- [Input]
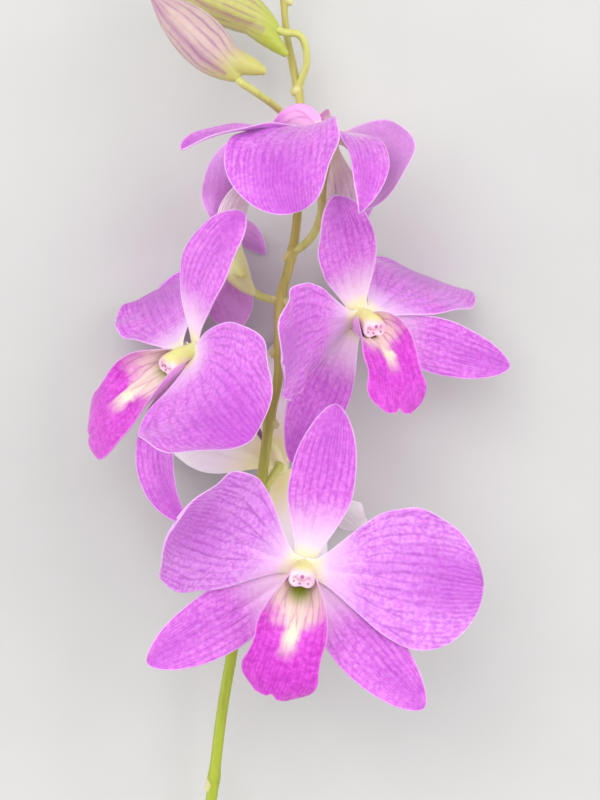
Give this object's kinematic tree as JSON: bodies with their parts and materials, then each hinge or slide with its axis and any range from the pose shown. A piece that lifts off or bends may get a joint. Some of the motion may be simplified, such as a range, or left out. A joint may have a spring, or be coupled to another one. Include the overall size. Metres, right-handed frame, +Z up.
{
  "type": "cooktown orchid stem",
  "caption": "Cut flowering stem of a Cooktown orchid with open magenta-pink blooms and closed buds along an arching green stalk, lying on a surface",
  "frame": {"origin": "under the middle of the whole stem, on the surface that it lies on", "axes": "+Y along the stem from the cut end to the tip, +Z up from the surface towards the open faces, +X to the right"},
  "size_m": [0.0796, 0.2392, 0.0548],
  "materials": {
    "petal": "soft satin petal, magenta-pink with darker veins and pale margins",
    "lip": "soft satin, deep magenta with darker veins and a pale throat",
    "column": "waxy, pinkish white to yellow-green",
    "bud": "soft satin, pale pink and yellow-green with purple stripes",
    "stem": "smooth, yellow-green to olive"
  },
  "bodies": {
    "root": {"bloom_1_dorsal_sepal": "petal", "bloom_1_sepal_left": "petal", "bloom_1_sepal_right": "petal", "bloom_1_petal_left": "petal", "bloom_1_petal_right": "petal", "bloom_1_lip": "lip", "bloom_1_column": "column", "bloom_2_dorsal_sepal": "petal", "bloom_2_sepal_left": "petal", "bloom_2_sepal_right": "petal", "bloom_2_petal_left": "petal", "bloom_2_petal_right": "petal", "bloom_2_lip": "lip", "bloom_2_column": "column", "bloom_3_dorsal_sepal": "petal", "bloom_3_sepal_left": "petal", "bloom_3_sepal_right": "petal", "bloom_3_petal_left": "petal", "bloom_3_petal_right": "petal", "bloom_3_lip": "lip", "bloom_3_column": "column", "bloom_4_dorsal_sepal": "petal", "bloom_4_sepal_left": "petal", "bloom_4_sepal_right": "petal", "bloom_4_petal_left": "petal", "bloom_4_petal_right": "petal", "bloom_4_lip": "lip", "bloom_4_column": "column", "bloom_5_dorsal_sepal": "petal", "bloom_5_sepal_left": "petal", "bloom_5_sepal_right": "petal", "bloom_5_petal_left": "petal", "bloom_5_petal_right": "petal", "bloom_5_lip": "lip", "bloom_5_column": "column", "bloom_6_dorsal_sepal": "petal", "bloom_6_sepal_left": "petal", "bloom_6_sepal_right": "petal", "bloom_6_petal_left": "petal", "bloom_6_petal_right": "petal", "bloom_6_lip": "lip", "bloom_6_column": "column", "bud_1": "bud", "bud_2": "bud", "bud_3": "bud", "bud_4": "bud", "stem": "stem"}
  },
  "joints": []
}
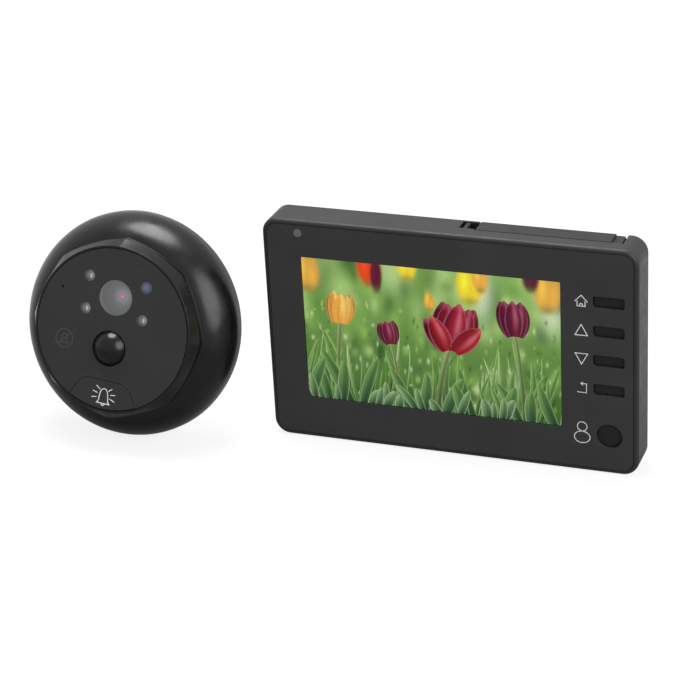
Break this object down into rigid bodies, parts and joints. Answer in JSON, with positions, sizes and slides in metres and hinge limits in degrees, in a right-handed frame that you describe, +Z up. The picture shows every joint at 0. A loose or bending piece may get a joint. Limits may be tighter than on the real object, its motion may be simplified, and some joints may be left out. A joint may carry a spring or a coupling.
{
  "type": "peephole door camera",
  "caption": "Door viewer in two units: an indoor screen with keys, hung on a steel bracket, and a round outdoor camera with a bell button and a stub that goes through the door.",
  "frame": {"origin": "middle of the bracket's two through-screw holes, on the face of the door", "axes": "+X right as seen from the front of the screen, +Y backwards into the door, +Z up"},
  "size_m": [0.2305, 0.0582, 0.086],
  "materials": {
    "housing_plastic": "fine satin texture",
    "panel_plastic": "satin",
    "key_plastic": "satin",
    "door_plastic": "fine satin texture",
    "shell_plastic": "semi-gloss",
    "face_plastic": "fine matte",
    "bell_plastic": "fine matte",
    "dome_plastic": "gloss",
    "screen_glass": "lit picture under a clear sheet",
    "window_glass": "smoked",
    "led_clear": "clear",
    "sensor_tint": "bluish",
    "lens_glass": "coated",
    "light_diffuser": "frosted",
    "board_green": "solder mask",
    "chip_black": "moulded",
    "switch_body": "moulded",
    "socket_metal": "plated",
    "socket_plastic": "moulded",
    "steel": "zinc plated",
    "bracket_steel": "black powder coat",
    "barrel_metal": "bright",
    "contact_metal": "gold plated",
    "flex_film": "amber film",
    "cone_paper": "paper",
    "battery_wrap": "film wrap",
    "tray_white": "folded tray",
    "seal_foam": "closed-cell foam"
  },
  "bodies": {
    "fixed": {"door_bracket": "bracket_steel", "outdoor_shell": "shell_plastic", "outdoor_back": "housing_plastic", "outdoor_back_screws": "steel", "outdoor_face": "face_plastic", "camera_window": "window_glass", "led_windows": "led_clear", "sensor_window": "sensor_tint", "lens_tube": "chip_black", "lens_glass": "lens_glass", "lens_holder": "switch_body", "ir_leds": "led_clear", "light_sensor": "sensor_tint", "pir_dome": "dome_plastic", "pir_sensor": "socket_metal", "microphone": "socket_metal", "bell_switch": "switch_body", "outdoor_board": "board_green", "outdoor_chips": "chip_black", "outdoor_board_screws": "steel", "outdoor_socket": "socket_plastic", "door_barrel": "barrel_metal", "door_seal": "seal_foam"},
    "monitor": {"housing": "housing_plastic", "front_panel": "panel_plastic", "lcd_glass": "screen_glass", "lcd_backlight": "tray_white", "lcd_flex": "flex_film", "key_switches": "switch_body", "key_board": "board_green", "key_flex": "flex_film", "main_board": "board_green", "board_chips": "chip_black", "board_screws": "steel", "light_pipe": "light_diffuser", "status_led": "socket_plastic", "power_switch": "socket_metal", "speaker_frame": "steel", "speaker_cone": "cone_paper", "battery_pack": "battery_wrap", "battery_contacts": "contact_metal", "battery_door_pin": "steel", "usb_socket": "socket_metal", "card_socket": "socket_metal", "ribbon_socket": "socket_plastic", "housing_screws": "steel"},
    "battery_door_body": {"battery_door": "door_plastic"},
    "bell_button_body": {"bell_button": "bell_plastic"},
    "key_back_body": {"key_back": "key_plastic"},
    "key_down_body": {"key_down": "key_plastic"},
    "key_home_body": {"key_home": "key_plastic"},
    "key_up_body": {"key_up": "key_plastic"},
    "key_view_body": {"key_view": "key_plastic"},
    "power_knob_body": {"power_knob": "key_plastic"}
  },
  "joints": [
    {"name": "lift_off", "type": "slide", "parent": "fixed", "child": "monitor", "axis": [0, 0, 1], "range_m": [0, 0.0047]},
    {"name": "key_home_press", "type": "slide", "parent": "monitor", "child": "key_home_body", "axis": [0, 1, 0], "range_m": [0, 0.0003], "stiffness_N_per_m": 1500, "springref_m": -0.0002},
    {"name": "key_up_press", "type": "slide", "parent": "monitor", "child": "key_up_body", "axis": [0, 1, 0], "range_m": [0, 0.0003], "stiffness_N_per_m": 1500, "springref_m": -0.0002},
    {"name": "key_down_press", "type": "slide", "parent": "monitor", "child": "key_down_body", "axis": [0, 1, 0], "range_m": [0, 0.0003], "stiffness_N_per_m": 1500, "springref_m": -0.0002},
    {"name": "key_back_press", "type": "slide", "parent": "monitor", "child": "key_back_body", "axis": [0, 1, 0], "range_m": [0, 0.0003], "stiffness_N_per_m": 1500, "springref_m": -0.0002},
    {"name": "key_view_press", "type": "slide", "parent": "monitor", "child": "key_view_body", "axis": [0, 1, 0], "range_m": [0, 0.0003], "stiffness_N_per_m": 1500, "springref_m": -0.0002},
    {"name": "power_slide", "type": "slide", "parent": "monitor", "child": "power_knob_body", "axis": [1, 0, 0], "range_m": [0, 0.002]},
    {"name": "battery_door_swing", "type": "hinge", "parent": "monitor", "child": "battery_door_body", "pos_m": [0.0854, -0.0045, 0.018], "axis": [0, 0, -1], "range_deg": [0, 100]},
    {"name": "bell_press", "type": "slide", "parent": "fixed", "child": "bell_button_body", "axis": [0, 0.9593, -0.2823], "range_m": [0, 0.0005], "stiffness_N_per_m": 1500, "springref_m": -0.0002}
  ]
}
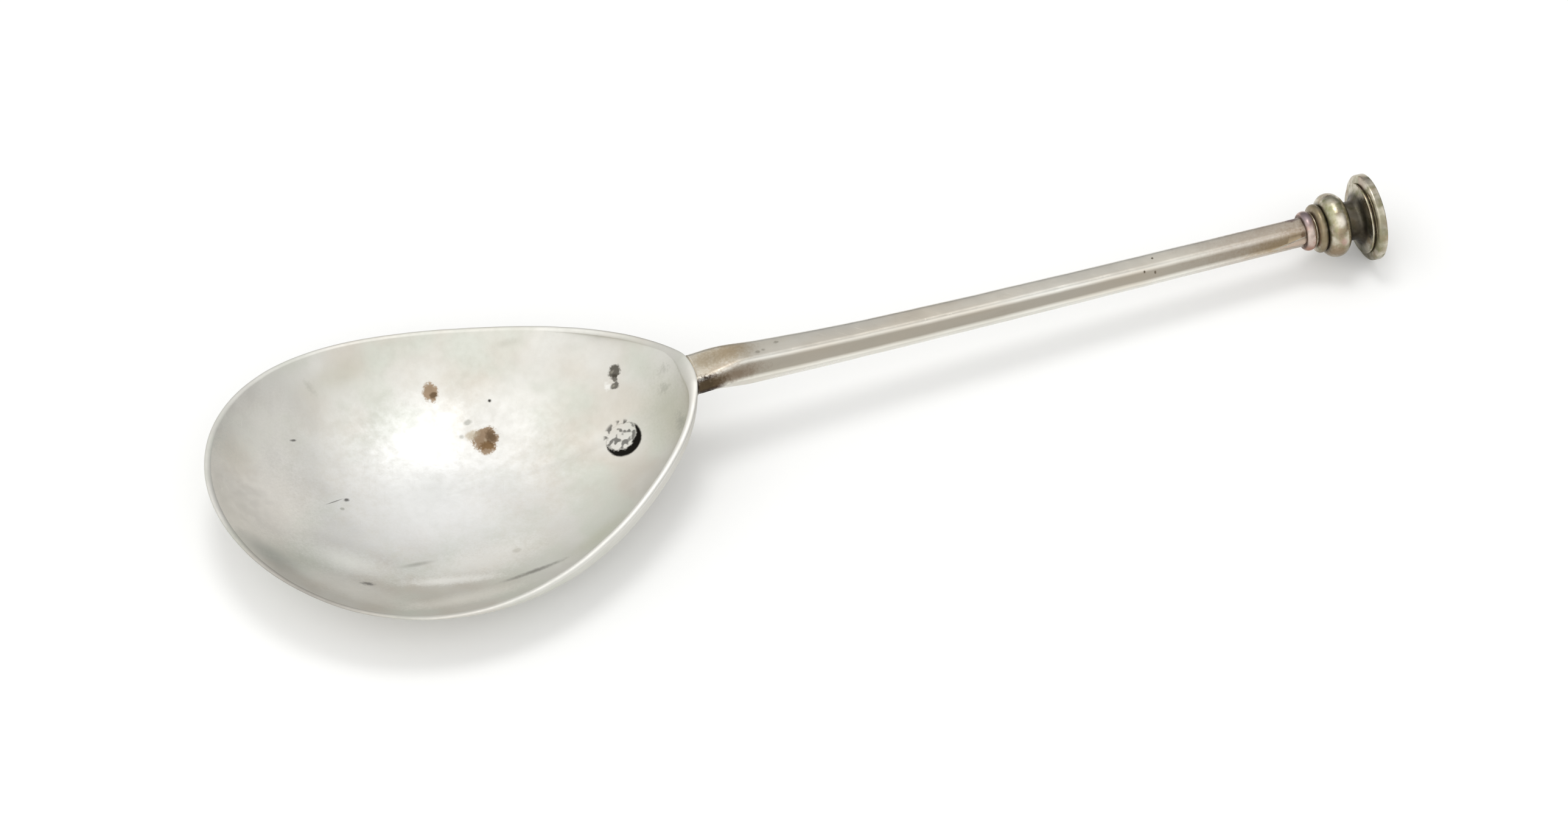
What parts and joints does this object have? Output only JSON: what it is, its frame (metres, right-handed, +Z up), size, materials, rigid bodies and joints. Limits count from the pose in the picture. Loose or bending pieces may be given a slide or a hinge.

- [What is needed]
Show every line from the entries above in which "rigid" appears.

- [Response to the task]
Break this object down into rigid bodies, parts and joints. Answer in JSON, with positions, sizes and slides in metres and hinge limits in degrees, in a right-handed frame that you describe, +Z up. The picture shows every joint at 0. A loose or bending piece may get a joint. Limits may be tighter than on the real object, its motion may be simplified, and some joints may be left out. A joint may carry a spring or a coupling.
What parts and joints does this object have? Output only JSON: what it is, its frame (metres, right-handed, +Z up), size, materials, rigid bodies and joints. Limits count from the pose in the picture. Loose or bending pieces may be given a slide or a hinge.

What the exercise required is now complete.